Opini: Apa Kabar Tambang Siguntu?
Oleh: Muhammad Aksa SH – Aktivis
Negara wajib hadir dalam menjamin pemenuhan hak setiap warganya untuk mendapatkan lingkungan hidup yang baik dan sehat sebagaimana telah diamanatkan dalam pasal 28 H ayat 1 Undang-undang Dasar 1945, lebih lanjut kemudian dijabarkan dalam Undang-undang Nomor 32 Tahun 2009 tentang Pengelolaan dan Perlindungan Lingkungan Hidup (UUPPLH) untuk memperkuat perencanaan dan penegakan hukum lingkungan sekaligus memberikan perlindungan terhadap rakyat dari kerusakan lingkungan dalam rangka mewujudkan pembangunan yang berkelanjutan.
Namun sampai saat ini, keberadaan aturan tersebut belum memberikan kontribusi nyata untuk menyelamatkan rakyat dari ancaman kerusakan lingkungan.
Lemahnya implementasi UUPPLH ini kemudian turut berkontribusi terhadap kejadian bencana alam di Sulawesi Selatan dari tahun ke tahun. Misalnya banjir bandang yang merendam 5 Kabupaten/Kota yaitu Kab. Jeneponto, Kab. Gowa, Kota Makassar, dan Kab. Maros.
Semuanya itu disebabkan karena ketidaksiapan pemerintah daerah dan aparat penegak hukum di daerah dalam upaya mencegah terjadinya kerusakan lingkungan. Sumber – Catatan Akhir Tahun 2019 Wahana lingkungan Hidup (WALHI).
Sebagai contoh kasus penambangan emas tanpa izin (PETI) di wilayah hulu sungai Latuppa yang masuk kawasan hutan Negara yang berfungsi lindung, sangat berpotensi besar merusak ekosistem yang menimbulkan kerugian bagi masyarakat, aktivitas tersebut bisa saja mencemari sungai yang berdampak langsung pada kualitas air baku sebagai sumber bagi pasokan distribusi Air PDAM Tirta Mangkaluku untuk melayani masyarakat kota Palopo dalam pemenuhan kebutuhan air bersih.
Penambangan emas ilegal dalam bentuk pengambilan material bebatuan, dengan lokasi kegiatan berada pada titik kordinat LS : 03° 02′ 04.0” BT : 120° 06′ 09.8″ E 120° 02′ 08.50″, menurut informasi masyarakat telah berlangsung cukup lama, dan telah mendapat teguran dari Dinas kehutanan Provinsi Sulawesi Selatan melalui UPT KPH Latimojong yang telah bersurat secara langsung kepada oknum yang diduga bertugas sebagai Fasilitator dalam mengkordinir masyarakat setempat untuk diberdayakan sebagai pekerja.
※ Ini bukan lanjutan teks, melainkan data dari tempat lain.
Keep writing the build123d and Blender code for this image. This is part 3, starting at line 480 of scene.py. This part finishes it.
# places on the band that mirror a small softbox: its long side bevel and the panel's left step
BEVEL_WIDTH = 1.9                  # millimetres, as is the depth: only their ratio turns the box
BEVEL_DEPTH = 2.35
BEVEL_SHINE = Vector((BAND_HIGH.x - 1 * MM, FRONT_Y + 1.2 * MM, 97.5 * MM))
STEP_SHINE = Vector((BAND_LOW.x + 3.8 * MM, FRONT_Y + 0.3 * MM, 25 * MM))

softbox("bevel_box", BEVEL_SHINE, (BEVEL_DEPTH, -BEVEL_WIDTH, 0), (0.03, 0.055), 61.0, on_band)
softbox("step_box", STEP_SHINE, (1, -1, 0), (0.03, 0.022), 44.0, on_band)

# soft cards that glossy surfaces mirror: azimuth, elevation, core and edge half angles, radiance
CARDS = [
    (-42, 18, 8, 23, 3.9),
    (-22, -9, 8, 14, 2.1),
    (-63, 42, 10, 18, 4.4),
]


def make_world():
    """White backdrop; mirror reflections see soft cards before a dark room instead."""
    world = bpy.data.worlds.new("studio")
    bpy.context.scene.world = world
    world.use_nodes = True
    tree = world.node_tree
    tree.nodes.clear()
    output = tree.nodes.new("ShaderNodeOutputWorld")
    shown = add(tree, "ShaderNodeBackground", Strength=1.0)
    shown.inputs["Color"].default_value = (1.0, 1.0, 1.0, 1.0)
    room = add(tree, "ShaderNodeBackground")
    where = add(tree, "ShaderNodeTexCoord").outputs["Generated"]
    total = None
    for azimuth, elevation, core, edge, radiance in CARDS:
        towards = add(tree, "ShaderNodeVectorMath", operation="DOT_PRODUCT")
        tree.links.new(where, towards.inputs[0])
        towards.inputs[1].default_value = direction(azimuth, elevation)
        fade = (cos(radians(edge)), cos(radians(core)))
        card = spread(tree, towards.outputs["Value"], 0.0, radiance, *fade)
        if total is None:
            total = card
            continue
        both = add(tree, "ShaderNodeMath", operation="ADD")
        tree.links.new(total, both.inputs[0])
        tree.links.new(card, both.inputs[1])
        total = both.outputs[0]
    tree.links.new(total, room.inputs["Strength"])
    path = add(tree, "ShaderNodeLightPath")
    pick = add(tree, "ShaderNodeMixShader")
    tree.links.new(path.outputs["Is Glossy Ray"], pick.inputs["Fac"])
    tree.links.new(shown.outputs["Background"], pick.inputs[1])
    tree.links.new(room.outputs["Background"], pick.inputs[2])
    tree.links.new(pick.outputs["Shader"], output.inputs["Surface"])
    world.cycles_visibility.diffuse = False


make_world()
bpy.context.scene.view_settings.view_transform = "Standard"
Sampai sekarang kasus ini belum menemukan titik terang terkait proses hukum yang berjalan, kita belum mendengar dari para penegak hukum untuk mengungkap dengan terang siapa oknum dibalik kasus ini untuk bertanggung jawab secara hukum. ini semakin mengindikasikan tentang keberpihakan penegak hukum dalam memproses kasus tersebut.
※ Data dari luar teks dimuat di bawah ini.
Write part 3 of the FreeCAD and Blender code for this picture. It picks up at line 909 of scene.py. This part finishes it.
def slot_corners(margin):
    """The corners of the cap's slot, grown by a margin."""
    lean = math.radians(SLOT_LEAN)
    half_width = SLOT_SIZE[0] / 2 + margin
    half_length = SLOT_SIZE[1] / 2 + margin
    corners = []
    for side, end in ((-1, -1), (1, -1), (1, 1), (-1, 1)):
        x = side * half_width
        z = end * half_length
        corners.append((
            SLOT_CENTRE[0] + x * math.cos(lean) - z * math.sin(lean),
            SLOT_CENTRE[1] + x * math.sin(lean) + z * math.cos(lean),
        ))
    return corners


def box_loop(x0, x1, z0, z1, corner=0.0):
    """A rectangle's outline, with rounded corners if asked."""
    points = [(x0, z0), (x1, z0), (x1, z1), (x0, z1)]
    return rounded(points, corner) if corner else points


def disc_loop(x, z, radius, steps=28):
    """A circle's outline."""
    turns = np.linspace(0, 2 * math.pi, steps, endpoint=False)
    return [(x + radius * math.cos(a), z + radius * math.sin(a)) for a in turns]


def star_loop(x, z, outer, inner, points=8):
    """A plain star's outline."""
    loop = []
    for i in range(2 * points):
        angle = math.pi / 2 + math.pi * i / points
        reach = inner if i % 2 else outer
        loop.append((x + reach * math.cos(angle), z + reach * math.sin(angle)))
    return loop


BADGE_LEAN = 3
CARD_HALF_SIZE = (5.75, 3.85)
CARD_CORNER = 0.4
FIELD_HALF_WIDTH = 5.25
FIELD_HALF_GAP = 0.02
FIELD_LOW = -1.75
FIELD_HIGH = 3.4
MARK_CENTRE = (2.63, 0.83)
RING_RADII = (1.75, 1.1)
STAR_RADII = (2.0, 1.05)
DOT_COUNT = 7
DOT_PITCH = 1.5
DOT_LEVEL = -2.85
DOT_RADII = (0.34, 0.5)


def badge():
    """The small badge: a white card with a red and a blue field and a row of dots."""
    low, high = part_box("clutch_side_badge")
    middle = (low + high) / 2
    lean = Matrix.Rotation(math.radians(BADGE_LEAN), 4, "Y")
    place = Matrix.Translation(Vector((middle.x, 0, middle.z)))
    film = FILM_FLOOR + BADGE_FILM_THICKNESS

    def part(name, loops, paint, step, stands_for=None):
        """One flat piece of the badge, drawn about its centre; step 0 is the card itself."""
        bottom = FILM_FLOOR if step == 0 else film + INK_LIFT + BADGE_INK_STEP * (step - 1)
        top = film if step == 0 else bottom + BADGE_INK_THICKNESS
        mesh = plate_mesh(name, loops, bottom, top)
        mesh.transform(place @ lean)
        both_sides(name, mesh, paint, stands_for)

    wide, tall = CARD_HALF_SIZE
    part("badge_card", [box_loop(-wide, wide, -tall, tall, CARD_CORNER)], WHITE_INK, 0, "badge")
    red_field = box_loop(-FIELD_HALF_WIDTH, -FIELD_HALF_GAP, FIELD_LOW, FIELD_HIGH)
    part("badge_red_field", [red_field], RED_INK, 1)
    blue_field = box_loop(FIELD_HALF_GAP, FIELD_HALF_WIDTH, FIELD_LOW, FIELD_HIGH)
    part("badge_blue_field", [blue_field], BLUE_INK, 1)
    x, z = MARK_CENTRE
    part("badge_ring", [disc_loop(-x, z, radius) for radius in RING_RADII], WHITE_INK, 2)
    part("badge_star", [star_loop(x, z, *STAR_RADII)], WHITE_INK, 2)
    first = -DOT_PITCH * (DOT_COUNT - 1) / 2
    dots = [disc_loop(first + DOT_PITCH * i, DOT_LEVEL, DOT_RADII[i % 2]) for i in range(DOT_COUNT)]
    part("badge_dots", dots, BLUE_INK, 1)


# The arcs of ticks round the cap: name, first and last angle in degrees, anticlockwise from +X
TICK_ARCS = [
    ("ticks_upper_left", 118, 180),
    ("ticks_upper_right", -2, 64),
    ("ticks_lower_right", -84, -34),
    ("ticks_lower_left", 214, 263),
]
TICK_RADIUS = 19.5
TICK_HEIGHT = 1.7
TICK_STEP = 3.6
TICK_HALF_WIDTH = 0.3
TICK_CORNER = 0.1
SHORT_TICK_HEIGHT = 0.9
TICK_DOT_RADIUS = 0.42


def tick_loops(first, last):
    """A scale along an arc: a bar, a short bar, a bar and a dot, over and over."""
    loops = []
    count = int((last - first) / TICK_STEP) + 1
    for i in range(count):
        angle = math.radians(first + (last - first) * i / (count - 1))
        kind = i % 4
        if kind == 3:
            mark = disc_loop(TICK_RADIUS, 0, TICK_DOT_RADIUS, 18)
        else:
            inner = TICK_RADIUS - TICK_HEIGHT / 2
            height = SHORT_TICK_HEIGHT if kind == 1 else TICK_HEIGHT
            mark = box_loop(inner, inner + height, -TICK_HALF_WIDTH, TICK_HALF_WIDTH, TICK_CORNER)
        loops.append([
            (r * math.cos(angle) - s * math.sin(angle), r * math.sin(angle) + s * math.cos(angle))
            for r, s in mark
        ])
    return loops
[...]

Menjadi patron pelindung masyarakat demi keadilan hanyalah slogan, yang justru nampak malah terlihat sebagai pelindung para pelaku perusak linkungan. Fenomena ini sangat kontraproduktif bagi penegak hukum dalam memperbaiki citra mereka. Sebaliknya, hal ini akan memperburuk nama baik dan reputasi institusi mereka.